Kudu's simple data model makes it breeze to port legacy applications or build new ones: no need to worry about how to encode your data into binary blobs or make sense of a huge database full of hard-to-interpret JSON. Tables are self-describing, so you can use standard tools like SQL engines or Spark to analyze your data.

Low-latency random access

Unlike other storage for big data analytics, Kudu isn't just a file format. It's a live storage system which supports low-latency millisecond-scale access to individual rows. For "NoSQL"-style access, you can choose between Java, C++, or Python APIs. And of course these random access APIs can be used in conjunction with batch access for machine learning or analytics.

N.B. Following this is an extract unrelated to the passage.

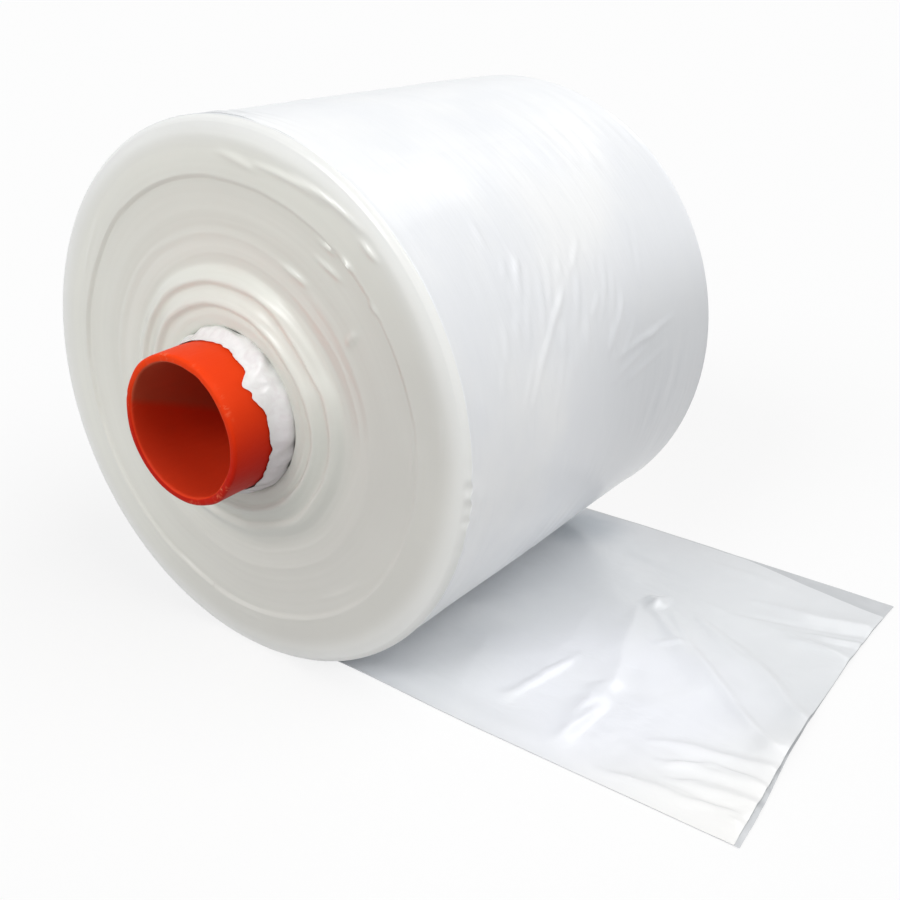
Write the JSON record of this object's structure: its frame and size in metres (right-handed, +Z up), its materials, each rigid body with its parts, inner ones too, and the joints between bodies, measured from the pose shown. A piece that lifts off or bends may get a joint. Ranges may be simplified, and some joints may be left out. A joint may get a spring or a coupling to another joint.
{
  "type": "bin bag roll",
  "caption": "Jumbo roll of folded clear-white plastic film for bin bags on a red plastic core, lying on its side with a stretch of film laid out.",
  "frame": {"origin": "on the floor under the middle of the wound film, below the roll's axis", "axes": "-Y along the core's axis towards the end with the torn starter wrap, +X along the floor towards the end of the tail, +Z up"},
  "size_m": [0.4683, 0.356, 0.3165],
  "materials": {
    "core_plastic": "worn gloss, moulded-in red orange",
    "torn_film": "crumpled glossy white film",
    "wound_film": "satin gloss, milky translucent polythene film"
  },
  "bodies": {
    "root": {"core_tube": "core_plastic", "starter_wrap": "torn_film", "film_roll": "wound_film"}
  },
  "joints": []
}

Kudu's APIs are designed to be easy to use. The data model is fully typed, so you don't need to worry about binary encodings or exotic serialization. You can just store primitive types, like when you use JDBC or ODBC.

Kudu isn't designed to be an OLTP system, but if you have some subset of data which fits in memory, it offers competitive random access performance. We've measured 99th percentile latencies of 6ms or below using YCSB with a uniform random access workload over a billion rows. Being able to run low-latency online workloads on the same storage as back-end data analytics can dramatically simplify application architecture.

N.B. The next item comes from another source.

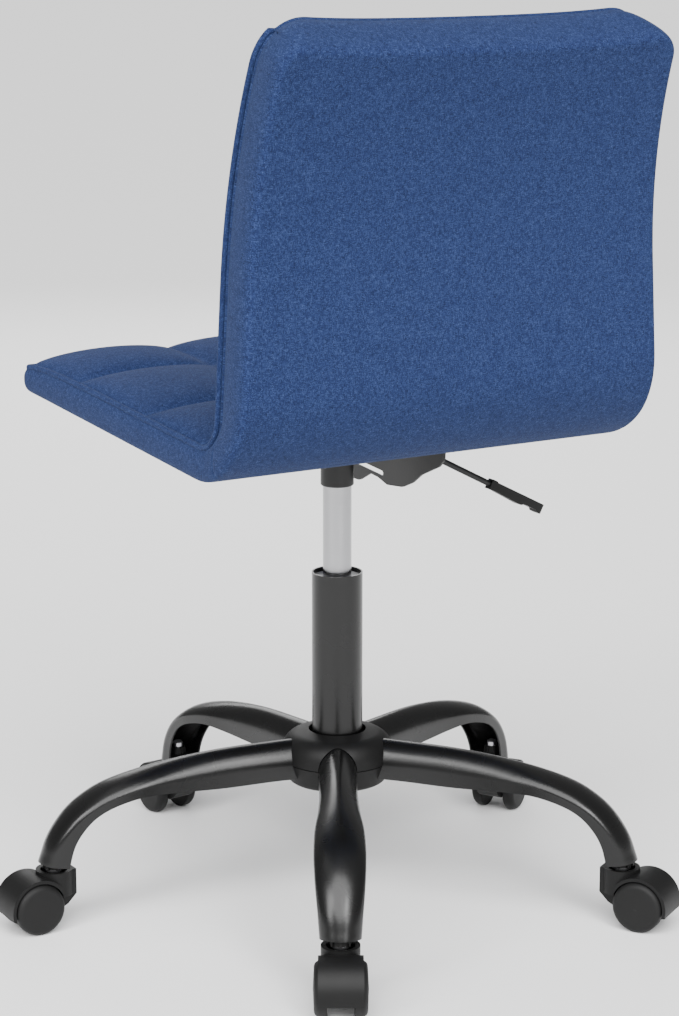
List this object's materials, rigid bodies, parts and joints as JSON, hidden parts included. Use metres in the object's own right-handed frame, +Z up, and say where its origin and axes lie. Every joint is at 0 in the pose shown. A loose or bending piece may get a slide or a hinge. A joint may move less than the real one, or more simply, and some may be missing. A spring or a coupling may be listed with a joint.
{
  "type": "swivel office chair",
  "caption": "Armless swivel desk chair with a tufted blue cloth seat and back, gas height lift with side lever, and a black steel star base on twin-wheel casters.",
  "frame": {"origin": "on the floor, on the vertical axis of the column that the seat turns about", "axes": "+Z up, -Y the way the sitter faces, +X the sitter's left; the release lever is on the sitter's right"},
  "size_m": [0.6584, 0.6502, 0.8789],
  "materials": {
    "blue_linen": "woven linen-look upholstery cloth, mid blue with lighter and darker flecks, over foam",
    "arm_enamel": "satin black stove enamel on pressed steel",
    "cover_plastic": "fine-grained matt black plastic",
    "wheel_plastic": "matt black nylon",
    "handle_plastic": "fine-grained matt black plastic",
    "bush_plastic": "light grey acetal",
    "bright_steel": "bright zinc-plated steel",
    "cylinder_chrome": "hard chrome, finely ground",
    "alloy": "plain machined",
    "buffer_rubber": "black rubber",
    "plate_paint": "black powder coat",
    "birch_plywood": "bare moulded plywood",
    "dust_cloth": "thin black non-woven cloth"
  },
  "bodies": {
    "base": {"hub_core": "arm_enamel", "arm_1": "arm_enamel", "arm_2": "arm_enamel", "arm_3": "arm_enamel", "arm_4": "arm_enamel", "arm_5": "arm_enamel", "stem_sockets": "cover_plastic", "hub_cover_upper": "cover_plastic", "hub_cover_lower": "cover_plastic", "column_tube": "arm_enamel", "guide_bush": "bush_plastic", "bearing_washer_lower": "bright_steel"},
    "lift_rod": {"piston_rod": "bright_steel", "piston_head": "alloy", "bearing_washer_upper": "bright_steel", "bearing_balls": "bright_steel", "bearing_cage": "bush_plastic", "rubber_buffer": "buffer_rubber", "rod_clip": "bright_steel"},
    "seat_unit": {"gas_cylinder": "cylinder_chrome", "rod_guide": "alloy", "valve_body": "alloy", "swivel_socket": "plate_paint", "swivel_bracket": "plate_paint", "swivel_plate": "plate_paint", "seat_bolts": "plate_paint", "t_nuts": "bright_steel", "plywood_shell": "birch_plywood", "seat_cushion": "blue_linen", "back_cushion": "blue_linen", "back_padding": "blue_linen", "dust_cover": "dust_cloth"},
    "pin": {"release_pin": "bright_steel"},
    "lever": {"lever_rod": "plate_paint", "lever_handle": "handle_plastic"},
    "caster_1": {"caster_hood_1": "cover_plastic", "caster_stem_1": "bright_steel", "caster_axle_1": "bright_steel"},
    "wheel_left_1": {"wheel_left_1": "wheel_plastic"},
    "wheel_right_1": {"wheel_right_1": "wheel_plastic"},
    "caster_2": {"caster_hood_2": "cover_plastic", "caster_stem_2": "bright_steel", "caster_axle_2": "bright_steel"},
    "wheel_left_2": {"wheel_left_2": "wheel_plastic"},
    "wheel_right_2": {"wheel_right_2": "wheel_plastic"},
    "caster_3": {"caster_hood_3": "cover_plastic", "caster_stem_3": "bright_steel", "caster_axle_3": "bright_steel"},
    "wheel_left_3": {"wheel_left_3": "wheel_plastic"},
    "wheel_right_3": {"wheel_right_3": "wheel_plastic"},
    "caster_4": {"caster_hood_4": "cover_plastic", "caster_stem_4": "bright_steel", "caster_axle_4": "bright_steel"},
    "wheel_left_4": {"wheel_left_4": "wheel_plastic"},
    "wheel_right_4": {"wheel_right_4": "wheel_plastic"},
    "caster_5": {"caster_hood_5": "cover_plastic", "caster_stem_5": "bright_steel", "caster_axle_5": "bright_steel"},
    "wheel_left_5": {"wheel_left_5": "wheel_plastic"},
    "wheel_right_5": {"wheel_right_5": "wheel_plastic"}
  },
  "joints": [
    {"name": "seat_swivel", "type": "hinge", "parent": "base", "child": "lift_rod", "pos_m": [0, 0, 0.1], "axis": [0, 0, 1], "continuous": true},
    {"name": "seat_height", "type": "slide", "parent": "lift_rod", "child": "seat_unit", "axis": [0, 0, 1], "range_m": [-0.075, 0.045]},
    {"name": "lever_pull", "type": "hinge", "parent": "seat_unit", "child": "lever", "pos_m": [-0.06, 0, 0.46057], "axis": [0, 1, 0], "range_deg": [0, 3], "stiffness_Nm_per_rad": 2, "springref_deg": -5.73},
    {"name": "pin_press", "type": "slide", "parent": "seat_unit", "child": "pin", "axis": [0, 0, 1], "range_m": [-0.0035, 0]},
    {"name": "caster_1_swivel", "type": "hinge", "parent": "base", "child": "caster_1", "pos_m": [0.14655, 0.24978, 0.06], "axis": [0, 0, 1], "continuous": true},
    {"name": "wheel_left_1_roll", "type": "hinge", "parent": "caster_1", "child": "wheel_left_1", "pos_m": [0.1589, 0.27083, 0.025], "axis": [-0.8625, 0.506, 0], "continuous": true},
    {"name": "wheel_right_1_roll", "type": "hinge", "parent": "caster_1", "child": "wheel_right_1", "pos_m": [0.1589, 0.27083, 0.025], "axis": [-0.8625, 0.506, 0], "continuous": true},
    {"name": "caster_2_swivel", "type": "hinge", "parent": "base", "child": "caster_2", "pos_m": [-0.19227, 0.21656, 0.06], "axis": [0, 0, 1], "continuous": true},
    {"name": "wheel_left_2_roll", "type": "hinge", "parent": "caster_2", "child": "wheel_left_2", "pos_m": [-0.20506, 0.23734, 0.025], "axis": [-0.8517, -0.524, 0], "continuous": true},
    {"name": "wheel_right_2_roll", "type": "hinge", "parent": "caster_2", "child": "wheel_right_2", "pos_m": [-0.20506, 0.23734, 0.025], "axis": [-0.8517, -0.524, 0], "continuous": true},
    {"name": "caster_3_swivel", "type": "hinge", "parent": "base", "child": "caster_3", "pos_m": [-0.26538, -0.11594, 0.06], "axis": [0, 0, 1], "continuous": true},
    {"name": "wheel_left_3_roll", "type": "hinge", "parent": "caster_3", "child": "wheel_left_3", "pos_m": [-0.28546, -0.1298, 0.025], "axis": [0.5678, -0.8231, 0], "continuous": true},
    {"name": "wheel_right_3_roll", "type": "hinge", "parent": "caster_3", "child": "wheel_right_3", "pos_m": [-0.28546, -0.1298, 0.025], "axis": [0.5678, -0.8231, 0], "continuous": true},
    {"name": "caster_4_swivel", "type": "hinge", "parent": "base", "child": "caster_4", "pos_m": [0.02826, -0.28822, 0.06], "axis": [0, 0, 1], "continuous": true},
    {"name": "wheel_left_4_roll", "type": "hinge", "parent": "caster_4", "child": "wheel_left_4", "pos_m": [0.03022, -0.31254, 0.025], "axis": [0.9968, 0.0802, 0], "continuous": true},
    {"name": "wheel_right_4_roll", "type": "hinge", "parent": "caster_4", "child": "wheel_right_4", "pos_m": [0.03022, -0.31254, 0.025], "axis": [0.9968, 0.0802, 0], "continuous": true},
    {"name": "caster_5_swivel", "type": "hinge", "parent": "base", "child": "caster_5", "pos_m": [0.28284, -0.06219, 0.06], "axis": [0, 0, 1], "continuous": true},
    {"name": "wheel_left_5_roll", "type": "hinge", "parent": "caster_5", "child": "wheel_left_5", "pos_m": [0.30724, -0.06193, 0.025], "axis": [-0.0105, 0.9999, 0], "continuous": true},
    {"name": "wheel_right_5_roll", "type": "hinge", "parent": "caster_5", "child": "wheel_right_5", "pos_m": [0.30724, -0.06193, 0.025], "axis": [-0.0105, 0.9999, 0], "continuous": true}
  ],
  "couplings": [
    {"joint": "pin_press", "follows": "lever_pull", "m_per_rad": -0.06}
  ]
}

Apache Hadoop Ecosystem Integration

Kudu was designed to fit in with the Hadoop ecosystem, and integrating it with other data processing frameworks is simple. You can stream data in from live real-time data sources using the Java client, and then process it immediately upon arrival using Spark, Impala, or MapReduce. You can even transparently join Kudu tables with data stored in other Hadoop storage such as HDFS or HBase.

Kudu is a good citizen on a Hadoop cluster: it can easily share data disks with HDFS DataNodes, and can operate in a RAM footprint as small as 1 GB for light workloads.

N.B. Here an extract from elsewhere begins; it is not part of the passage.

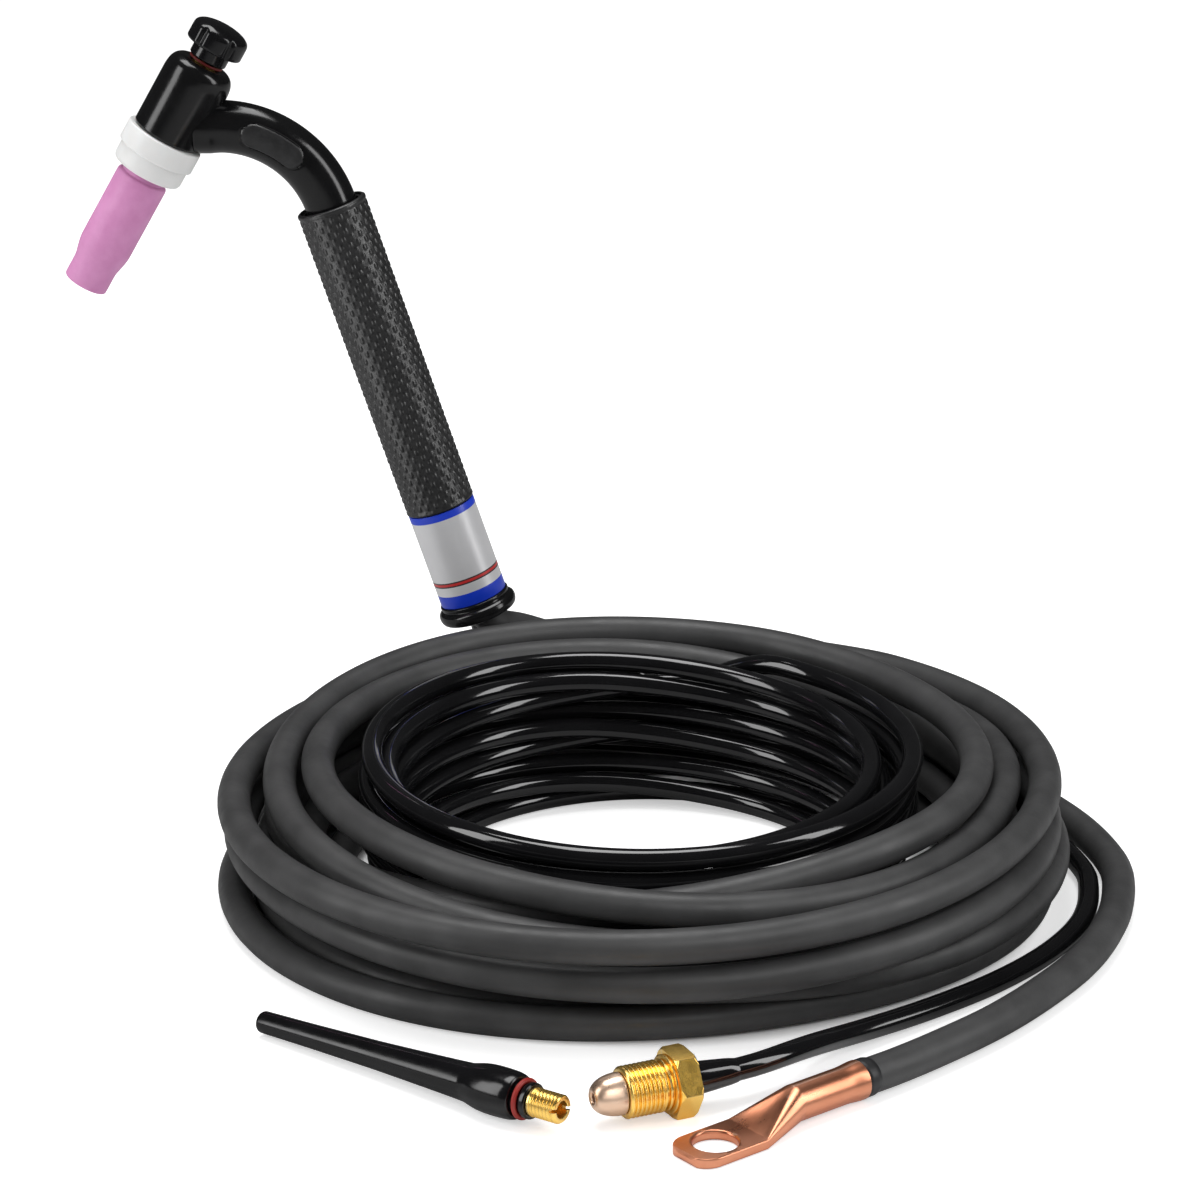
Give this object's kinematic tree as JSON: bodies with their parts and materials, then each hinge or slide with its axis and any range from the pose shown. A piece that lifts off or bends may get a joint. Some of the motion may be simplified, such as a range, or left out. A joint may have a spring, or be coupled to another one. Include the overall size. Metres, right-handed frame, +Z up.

Built by and for Operators

Kudu was built by a group of engineers who have spent many late nights providing on-call production support for critical Hadoop clusters across hundreds of enterprise use cases. We know how frustrating it is to debug software without good metrics, tracing, or administrative tools.

Ever since its first beta release, Kudu has included advanced in-process tracing capabilities, extensive metrics support, and even watchdog threads which check for latency outliers and dump "smoking gun" stack traces to get to the root of the problem quickly.

Open Source

Kudu is Open Source software, licensed under the Apache 2.0 license and governed under the aegis of the Apache Software Foundation. We believe that Kudu's long-term success depends on building a vibrant community of developers and users from diverse organizations and backgrounds.

Super-fast Columnar Storage

Like most modern analytic data stores, Kudu internally organizes its data by column rather than row. Columnar storage allows efficient encoding and compression. For example, a string field with only a few unique values can use only a few bits per row of storage. With techniques such as run-length encoding, differential encoding, and vectorized bit-packing, Kudu is as fast at reading the data as it is space-efficient at storing it.

Columnar storage also dramatically reduces the amount of data IO required to service analytic queries. Using techniques such as lazy data materialization and predicate pushdown, Kudu can perform drill-down and needle-in-a-haystack queries over billions of rows and terabytes of data in seconds.

Distribution and Fault Tolerance

In order to scale out to large datasets and large clusters, Kudu splits tables into smaller units called tablets. This splitting can be configured on a per-table basis to be based on hashing, range partitioning, or a combination thereof. This allows the operator to easily trade off between parallelism for analytic workloads and high concurrency for more online ones.

In order to keep your data safe and available at all times, Kudu uses the Raft consensus algorithm to replicate all operations for a given tablet. Raft, like Paxos, ensures that every write is persisted by at least two nodes before responding to the client request, ensuring that no data is ever lost due to a machine failure. When machines do fail, replicas reconfigure themselves within a few seconds to maintain extremely high system availability.

The use of majority consensus provides very low tail latencies even when some nodes may be stressed by concurrent workloads such as Spark jobs or heavy Impala queries. But unlike eventually consistent systems, Raft consensus ensures that all replicas will come to agreement around the state of the data, and by using a combination of logical and physical clocks, Kudu can offer strict snapshot consistency to clients that demand it.

Designed for Next-Generation Hardware

The Kudu team has worked closely with engineers at Intel to harness the power of the next generation of hardware technologies. Kudu's storage is designed to take advantage of the IO characteristics of solid state drives, and it includes an experimental cache implementation based on the libpmem library which can store data in persistent memory.

Kudu is implemented in C++, so it can scale easily to large amounts of memory per node. And because key storage data structures are designed to be highly concurrent, it can scale easily to tens of cores. With an in-memory columnar execution path, Kudu achieves good instruction-level parallelism using SIMD operations from the SSE4 and AVX instruction sets.